:: TASK STATEMENT ::
Find and copy each line of the records where the string "handed" shows up.

(Entries with parts and joints)
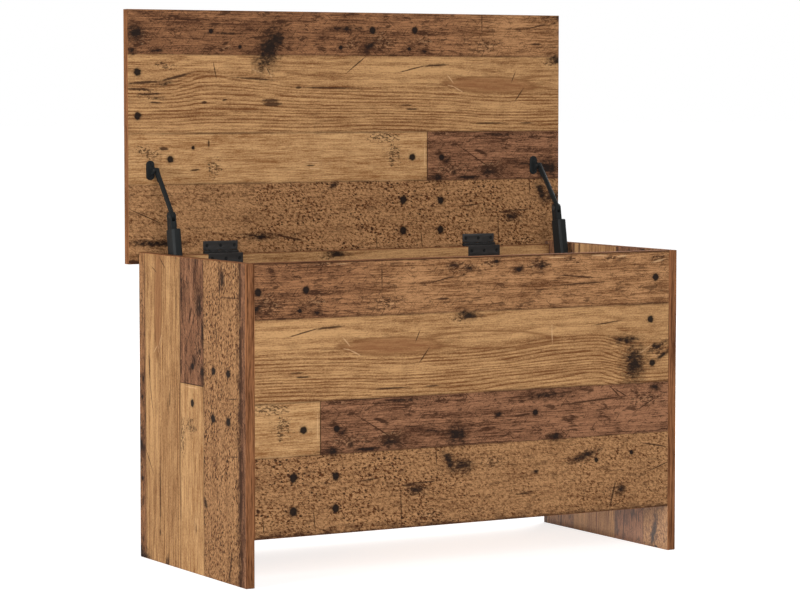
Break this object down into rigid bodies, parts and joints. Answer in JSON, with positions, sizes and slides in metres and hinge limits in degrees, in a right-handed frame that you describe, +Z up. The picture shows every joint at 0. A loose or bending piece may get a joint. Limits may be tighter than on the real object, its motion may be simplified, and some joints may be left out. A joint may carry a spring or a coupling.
{
  "type": "storage chest",
  "caption": "Board storage chest on two side panels, with an overhanging top-hinged lid held open by a folding stay at each end.",
  "frame": {"origin": "on the floor, at the middle of the chest's outline seen from above with its lid standing open", "axes": "+X to the right along the front, +Y to the back where the lid is hinged, +Z up"},
  "size_m": [0.843, 0.4028, 0.904],
  "materials": {
    "printed_board": "satin printed reclaimed-wood decor on board",
    "dowel_wood": "bare turned beech",
    "black_steel": "satin black coat",
    "black_plastic": "matt moulded"
  },
  "bodies": {
    "box": {"left_side_board": "printed_board", "right_side_board": "printed_board", "front_board": "printed_board", "back_board": "printed_board", "bottom_board": "printed_board", "front_low_dowel_left": "dowel_wood", "front_high_dowel_left": "dowel_wood", "back_low_dowel_left": "dowel_wood", "back_high_dowel_left": "dowel_wood", "bottom_dowel_left": "dowel_wood", "front_low_dowel_right": "dowel_wood", "front_high_dowel_right": "dowel_wood", "back_low_dowel_right": "dowel_wood", "back_high_dowel_right": "dowel_wood", "bottom_dowel_right": "dowel_wood", "left_hinge_box_leaf": "black_steel", "left_hinge_pin": "black_steel", "left_hinge_box_screw_1": "black_steel", "left_hinge_box_screw_2": "black_steel", "left_hinge_box_screw_3": "black_steel", "right_hinge_box_leaf": "black_steel", "right_hinge_pin": "black_steel", "right_hinge_box_screw_1": "black_steel", "right_hinge_box_screw_2": "black_steel", "right_hinge_box_screw_3": "black_steel", "left_stay_bracket": "black_steel", "left_stay_bracket_screw_1": "black_steel", "left_stay_bracket_screw_2": "black_steel", "left_stay_base_pin": "black_steel", "right_stay_bracket": "black_steel", "right_stay_bracket_screw_1": "black_steel", "right_stay_bracket_screw_2": "black_steel", "right_stay_base_pin": "black_steel"},
    "lid": {"lid_board": "printed_board", "left_hinge_lid_leaf": "black_steel", "left_hinge_lid_screw_1": "black_steel", "left_hinge_lid_screw_2": "black_steel", "left_hinge_lid_screw_3": "black_steel", "right_hinge_lid_leaf": "black_steel", "right_hinge_lid_screw_1": "black_steel", "right_hinge_lid_screw_2": "black_steel", "right_hinge_lid_screw_3": "black_steel", "left_stay_lid_plate": "black_steel", "left_stay_lid_pin": "black_steel", "left_stay_plate_screw_1": "black_steel", "left_stay_plate_screw_2": "black_steel", "right_stay_lid_plate": "black_steel", "right_stay_lid_pin": "black_steel", "right_stay_plate_screw_1": "black_steel", "right_stay_plate_screw_2": "black_steel"},
    "left_stay_lower": {"left_stay_housing": "black_plastic", "left_stay_neck": "black_steel", "left_stay_brake_cartridge": "black_steel", "left_stay_elbow_pin": "black_steel"},
    "left_stay_upper": {"left_stay_arm": "black_steel"},
    "right_stay_lower": {"right_stay_housing": "black_plastic", "right_stay_neck": "black_steel", "right_stay_brake_cartridge": "black_steel", "right_stay_elbow_pin": "black_steel"},
    "right_stay_upper": {"right_stay_arm": "black_steel"}
  },
  "joints": [
    {"name": "lid_hinge", "type": "hinge", "parent": "box", "child": "lid", "pos_m": [0, 0.1831, 0.502], "axis": [1, 0, 0], "range_deg": [0, 90]},
    {"name": "left_stay_base", "type": "hinge", "parent": "box", "child": "left_stay_lower", "pos_m": [-0.3745, 0.12725, 0.42789], "axis": [1, 0, 0], "range_deg": [0, 90]},
    {"name": "left_stay_elbow", "type": "hinge", "parent": "left_stay_lower", "child": "left_stay_upper", "pos_m": [-0.3745, 0.12125, 0.56539], "axis": [1, 0, 0], "range_deg": [-90, 0]},
    {"name": "right_stay_base", "type": "hinge", "parent": "box", "child": "right_stay_lower", "pos_m": [0.3745, 0.12725, 0.42789], "axis": [1, 0, 0], "range_deg": [0, 90]},
    {"name": "right_stay_elbow", "type": "hinge", "parent": "right_stay_lower", "child": "right_stay_upper", "pos_m": [0.3745, 0.12125, 0.56539], "axis": [1, 0, 0], "range_deg": [-90, 0]}
  ],
  "couplings": [
    {"joint": "left_stay_base", "follows": "lid_hinge", "ratio": 1},
    {"joint": "left_stay_elbow", "follows": "lid_hinge", "ratio": -1},
    {"joint": "right_stay_base", "follows": "lid_hinge", "ratio": 1},
    {"joint": "right_stay_elbow", "follows": "lid_hinge", "ratio": -1}
  ]
}
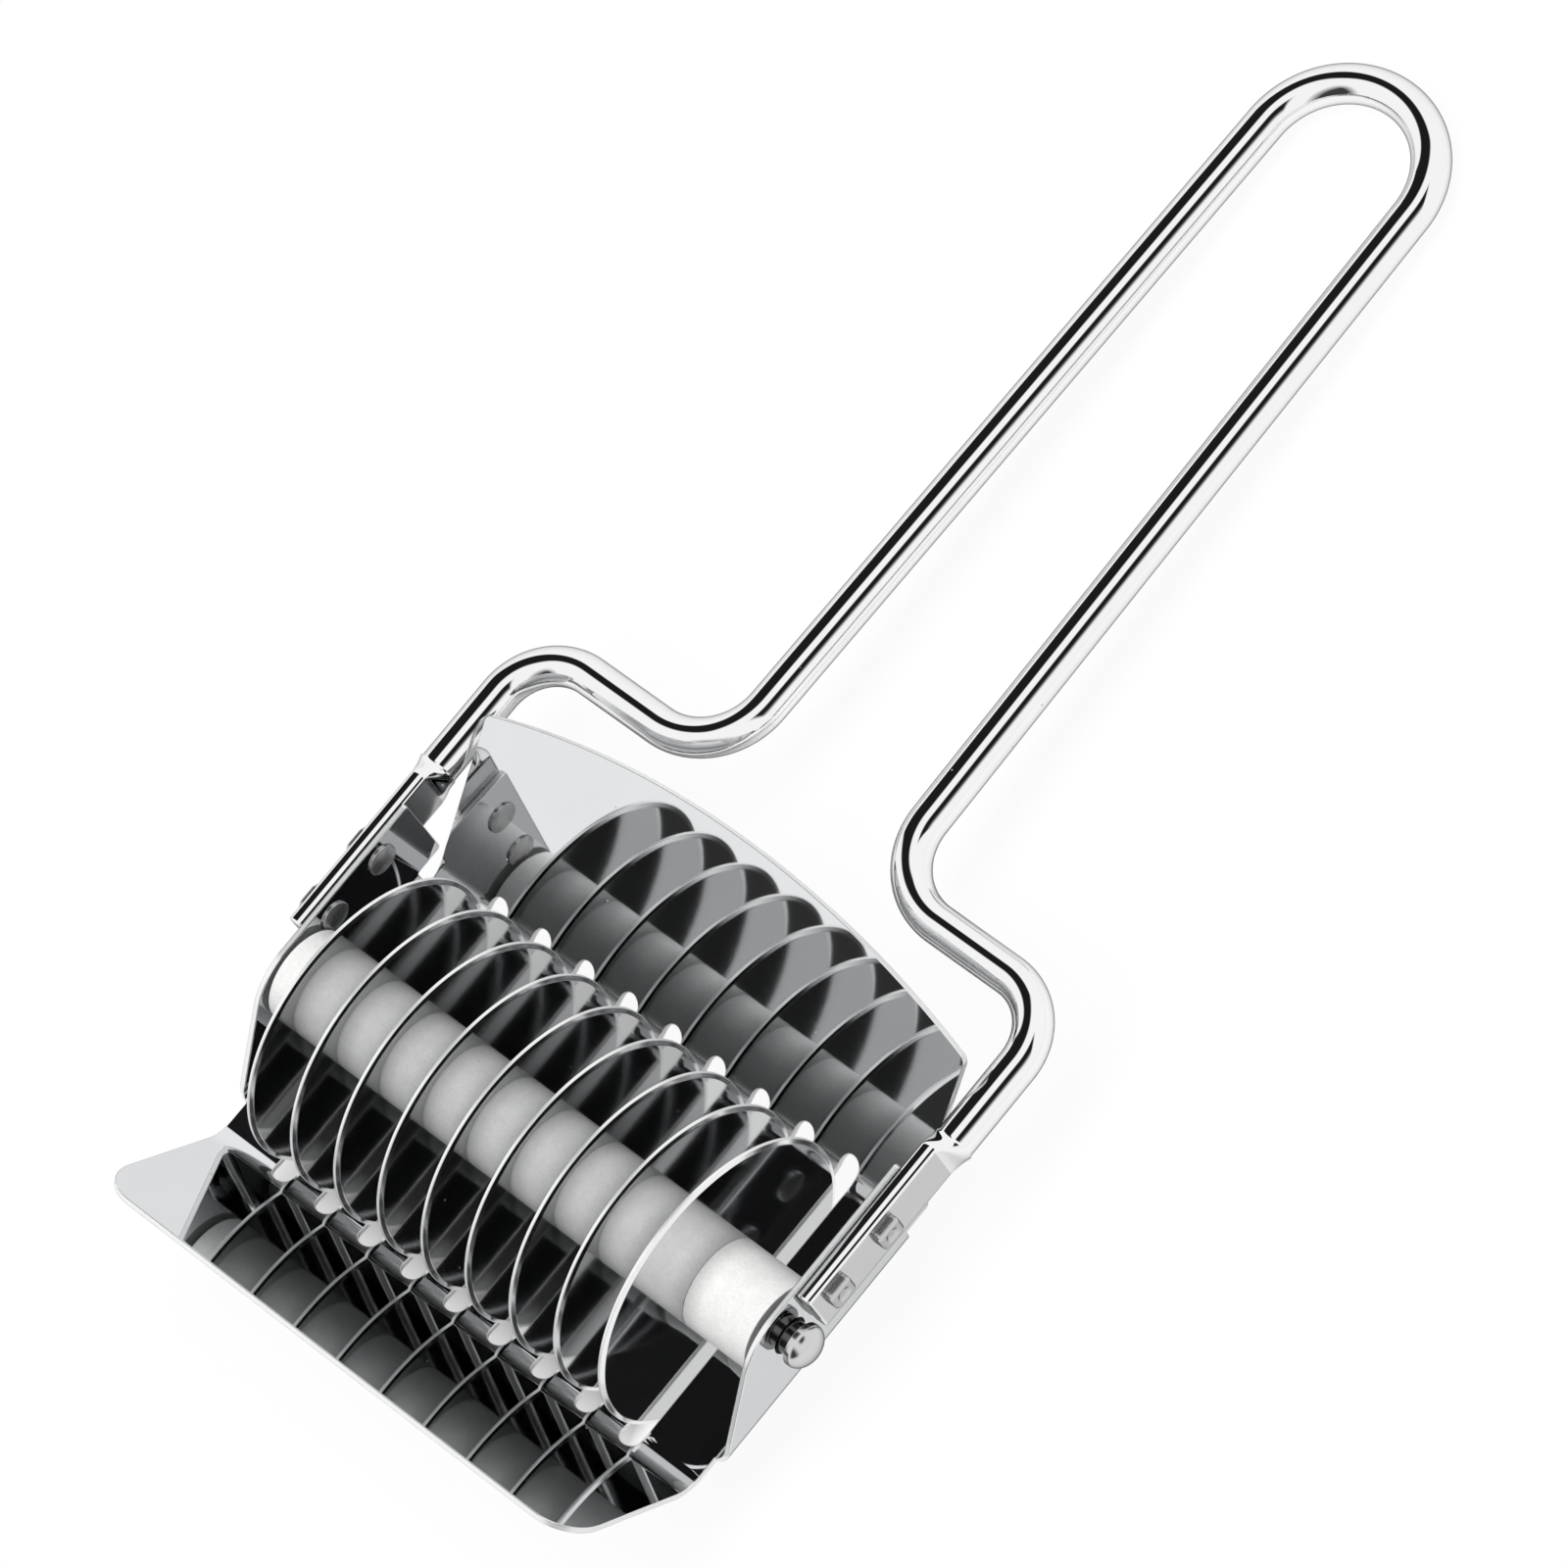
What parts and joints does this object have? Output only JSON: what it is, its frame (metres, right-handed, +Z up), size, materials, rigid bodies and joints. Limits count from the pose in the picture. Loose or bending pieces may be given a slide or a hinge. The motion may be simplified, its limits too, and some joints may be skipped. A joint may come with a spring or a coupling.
{
  "type": "noodle cutter roller",
  "caption": "Hand-held noodle cutter: thin steel discs and plastic spacers turn on an axle in a folded steel guard, with a bent wire handle riveted to its ears.",
  "frame": {"origin": "middle of the underside of the tool's box, on the surface that it stands on", "axes": "+X along the axle, +Y from the front guard to the end of the handle, +Z up"},
  "size_m": [0.0892, 0.197, 0.0391],
  "materials": {
    "sheet_steel": "mirror polished stainless sheet",
    "disc_steel": "polished stainless discs with bright cut rims",
    "wire_steel": "polished stainless wire",
    "pin_steel": "bright steel pins with formed heads",
    "white_plastic": "satin off-white moulded plastic"
  },
  "bodies": {
    "frame": {"housing": "sheet_steel", "handle_wire": "wire_steel", "axle": "pin_steel", "rivet_left_front": "pin_steel", "rivet_left_rear": "pin_steel", "rivet_right_front": "pin_steel", "rivet_right_rear": "pin_steel"},
    "roller": {"disc_1": "disc_steel", "disc_2": "disc_steel", "disc_3": "disc_steel", "disc_4": "disc_steel", "disc_5": "disc_steel", "disc_6": "disc_steel", "disc_7": "disc_steel", "disc_8": "disc_steel", "disc_9": "disc_steel", "spacer_1": "white_plastic", "spacer_2": "white_plastic", "spacer_3": "white_plastic", "spacer_4": "white_plastic", "spacer_5": "white_plastic", "spacer_6": "white_plastic", "spacer_7": "white_plastic", "spacer_8": "white_plastic", "end_spacer_left": "white_plastic", "end_spacer_right": "white_plastic"}
  },
  "joints": [
    {"name": "roller_spin", "type": "hinge", "parent": "frame", "child": "roller", "pos_m": [0, -0.06449, 0.01956], "axis": [1, 0, 0], "continuous": true}
  ]
}
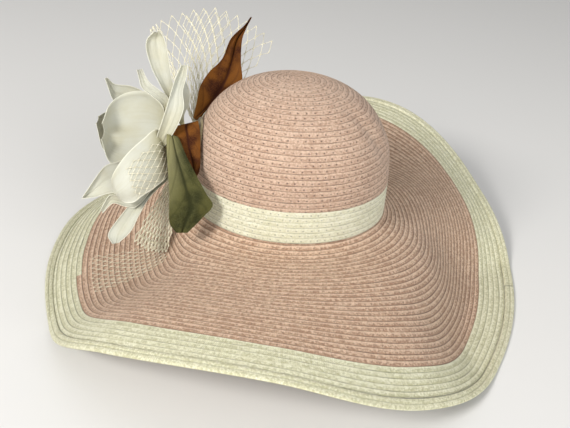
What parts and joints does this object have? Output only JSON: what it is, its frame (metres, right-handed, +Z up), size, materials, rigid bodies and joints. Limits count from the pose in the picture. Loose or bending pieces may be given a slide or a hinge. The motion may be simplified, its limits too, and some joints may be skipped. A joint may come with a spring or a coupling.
{
  "type": "wide-brimmed straw tea party hat",
  "caption": "Wide-brimmed sewn straw hat with a domed crown, contrasting band and border, a silk magnolia, velvet leaves and a net veil.",
  "frame": {"origin": "middle of the hat's outline seen from above, on the surface it rests on", "axes": "+Z up along the crown's axis, +X towards the side away from the flower, -Y towards the front, where the brim is seen from"},
  "size_m": [0.4802, 0.5138, 0.2355],
  "materials": {
    "pink_straw": "sewn straw braid, satin",
    "cream_straw": "sewn straw braid, satin",
    "silk": "thin stiffened silk",
    "brown_velvet": "velvet",
    "green_velvet": "velvet",
    "net_thread": "stiff woven net",
    "felt": "pressed felt"
  },
  "bodies": {
    "root": {"crown": "pink_straw", "crown_band": "cream_straw", "brim": "pink_straw", "brim_border": "cream_straw", "brim_edge": "cream_straw", "flower_base": "felt", "petal_cup": "silk", "petal_behind": "silk", "petal_spike": "silk", "petal_curl": "silk", "petal_top": "silk", "petal_shadow": "silk", "petal_right": "silk", "petal_front": "silk", "petal_left": "silk", "petal_low": "silk", "petal_hanging": "silk", "leaf_upper": "brown_velvet", "leaf_side": "brown_velvet", "leaf_lower": "green_velvet", "veil_fan": "net_thread", "veil_wrap": "net_thread", "veil_skirt": "net_thread"}
  },
  "joints": []
}
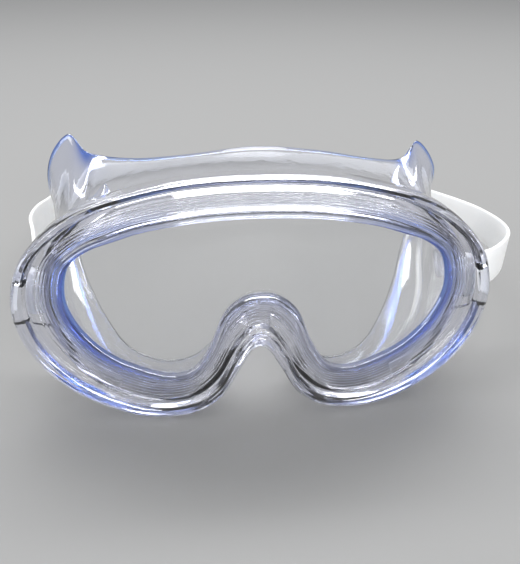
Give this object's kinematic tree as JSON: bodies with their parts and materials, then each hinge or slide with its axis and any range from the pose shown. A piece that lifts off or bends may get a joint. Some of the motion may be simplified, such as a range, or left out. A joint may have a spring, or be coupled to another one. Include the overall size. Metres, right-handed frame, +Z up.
{
  "type": "splash goggles",
  "caption": "Wide-vision splash goggles: soft clear frame and face skirt, clear lens, white rubber headband on swivel clips.",
  "frame": {"origin": "on the surface the goggles stand on, in the middle of the footprint of the goggles and the loop of the headband", "axes": "+Z up; the lens faces -Y and leans back 9 degrees; the headband's loop lies on the +Y side; +X is the right side seen from the front"},
  "size_m": [0.2317, 0.2062, 0.095],
  "materials": {
    "clear_pvc": "clear soft PVC with a blue tint",
    "clear_polycarbonate": "clear, polished",
    "white_rubber": "translucent white, satin",
    "clear_clip": "clear, polished"
  },
  "bodies": {
    "frame": {"rim": "clear_pvc", "skirt": "clear_pvc", "lens": "clear_polycarbonate"},
    "band": {"headband": "white_rubber", "strap_clip_right": "clear_clip", "strap_clip_left": "clear_clip"}
  },
  "joints": [
    {"name": "headband_swing", "type": "hinge", "parent": "frame", "child": "band", "pos_m": [-0.00733, -0.06178, 0.04122], "axis": [1, 0, 0], "range_deg": [-30, 80]}
  ]
}
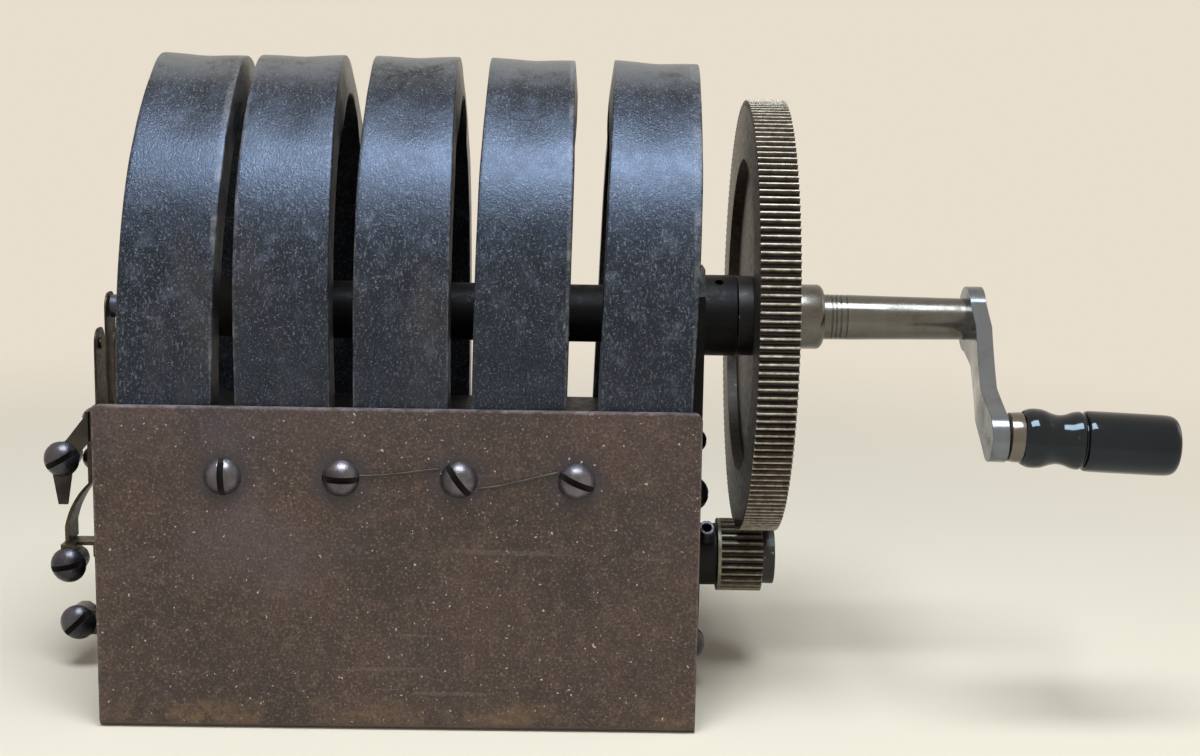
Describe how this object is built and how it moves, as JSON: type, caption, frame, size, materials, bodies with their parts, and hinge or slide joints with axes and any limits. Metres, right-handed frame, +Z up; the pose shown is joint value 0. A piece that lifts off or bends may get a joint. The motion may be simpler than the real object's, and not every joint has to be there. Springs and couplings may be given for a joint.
{
  "type": "magneto telephone generator",
  "caption": "Hand-cranked telephone magneto: horseshoe magnets over an iron case, a large gear driving a pinion and wound armature, contact springs and a crank with a black grip.",
  "frame": {"origin": "middle of the underside of the case, on the plane it stands on", "axes": "+X along the shafts towards the crank, +Y from the front plate to the back, +Z up"},
  "size_m": [0.2318, 0.093, 0.1331],
  "materials": {
    "case_steel": "old dark brown-grey paint over sheet steel",
    "magnet_steel": "black japanned, worn at the edges",
    "pole_iron": "dark, as cast and bored",
    "bracket_iron": "dark grey, rough",
    "screw_steel": "blued steel, slotted",
    "wire": "thin bare wire",
    "gear_steel": "dark sides, bright worn teeth",
    "shaft_steel": "turned, stained",
    "winding": "cotton-covered copper wire",
    "insulation": "dark fibre sheet",
    "spring_metal": "tarnished spring bronze",
    "terminal_metal": "tarnished plated steel",
    "arm_steel": "grey forged steel",
    "ferrule_metal": "dark tarnished brass",
    "grip_black": "glossy black hard rubber"
  },
  "bodies": {
    "frame": {"case_channel": "case_steel", "pole_piece_front": "pole_iron", "pole_piece_rear": "pole_iron", "pole_spacer": "pole_iron", "pole_bridge": "pole_iron", "gear_end_bracket": "bracket_iron", "contact_end_bracket": "bracket_iron", "oil_cup": "terminal_metal", "shaft_sleeve": "shaft_steel", "clamp_screws": "screw_steel", "tie_wires": "wire", "bracket_screws": "screw_steel", "arm_screw": "screw_steel", "stack_insulators": "insulation", "stack_clamp_plate": "spring_metal", "stack_screws": "screw_steel", "contact_blade_inner": "spring_metal", "contact_blade_outer": "spring_metal", "contact_blade_foot": "spring_metal", "upper_lug": "spring_metal", "collector_spring": "spring_metal", "lower_lug": "spring_metal", "lower_lug_screw": "screw_steel", "terminal_screws": "terminal_metal", "terminal_posts": "terminal_metal", "magnet_1": "magnet_steel", "magnet_2": "magnet_steel", "magnet_3": "magnet_steel", "magnet_4": "magnet_steel", "magnet_5": "magnet_steel"},
    "gear": {"gear_wheel": "gear_steel"},
    "armature": {"armature_core": "pole_iron", "armature_winding": "winding", "armature_shaft": "shaft_steel", "pinion": "gear_steel"},
    "crank": {"crank_shaft": "shaft_steel", "drive_pin": "shaft_steel", "crank_collar": "shaft_steel", "crank_arm": "arm_steel", "grip_pin": "arm_steel"},
    "grip": {"grip_ferrule": "ferrule_metal", "grip_handle": "grip_black"},
    "contact": {"contact_blade_moving": "spring_metal"}
  },
  "joints": [
    {"name": "gear_spin", "type": "hinge", "parent": "frame", "child": "gear", "pos_m": [0, 0, 0.07915], "axis": [1, 0, 0], "continuous": true},
    {"name": "armature_spin", "type": "hinge", "parent": "frame", "child": "armature", "pos_m": [0, 0, 0.02623], "axis": [1, 0, 0], "continuous": true},
    {"name": "crank_slide", "type": "slide", "parent": "gear", "child": "crank", "axis": [1, 0, 0], "range_m": [0, 0.002], "stiffness_N_per_m": 300},
    {"name": "grip_spin", "type": "hinge", "parent": "crank", "child": "grip", "pos_m": [0.1186, -0.04099, 0.06158], "axis": [0.9991, 0, -0.0419], "continuous": true},
    {"name": "contact_flex", "type": "hinge", "parent": "frame", "child": "contact", "pos_m": [-0.06545, 0, 0.0571], "axis": [0, 1, 0], "range_deg": [0, 1.85]}
  ],
  "couplings": [
    {"joint": "armature_spin", "follows": "gear_spin", "ratio": -6.1429},
    {"joint": "contact_flex", "follows": "crank_slide", "rad_per_m": 16}
  ]
}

:: FULL OUTPUT ::
Break this object down into rigid bodies, parts and joints. Answer in JSON, with positions, sizes and slides in metres and hinge limits in degrees, in a right-handed frame that you describe, +Z up. The picture shows every joint at 0. A loose or bending piece may get a joint. Limits may be tighter than on the real object, its motion may be simplified, and some joints may be left out. A joint may carry a spring or a coupling.
What parts and joints does this object have? Output only JSON: what it is, its frame (metres, right-handed, +Z up), size, materials, rigid bodies and joints. Limits count from the pose in the picture. Loose or bending pieces may be given a slide or a hinge. The motion may be simplified, its limits too, and some joints may be skipped. A joint may come with a spring or a coupling.
What parts and joints does this object have? Output only JSON: what it is, its frame (metres, right-handed, +Z up), size, materials, rigid bodies and joints. Limits count from the pose in the picture. Loose or bending pieces may be given a slide or a hinge. The motion may be simplified, its limits too, and some joints may be skipped. A joint may come with a spring or a coupling.
Give this object's kinematic tree as JSON: bodies with their parts and materials, then each hinge or slide with its axis and any range from the pose shown. A piece that lifts off or bends may get a joint. Some of the motion may be simplified, such as a range, or left out. A joint may have a spring, or be coupled to another one. Include the overall size. Metres, right-handed frame, +Z up.
Describe how this object is built and how it moves, as JSON: type, caption, frame, size, materials, bodies with their parts, and hinge or slide joints with axes and any limits. Metres, right-handed frame, +Z up; the pose shown is joint value 0. A piece that lifts off or bends may get a joint. The motion may be simpler than the real object's, and not every joint has to be there. Springs and couplings may be given for a joint.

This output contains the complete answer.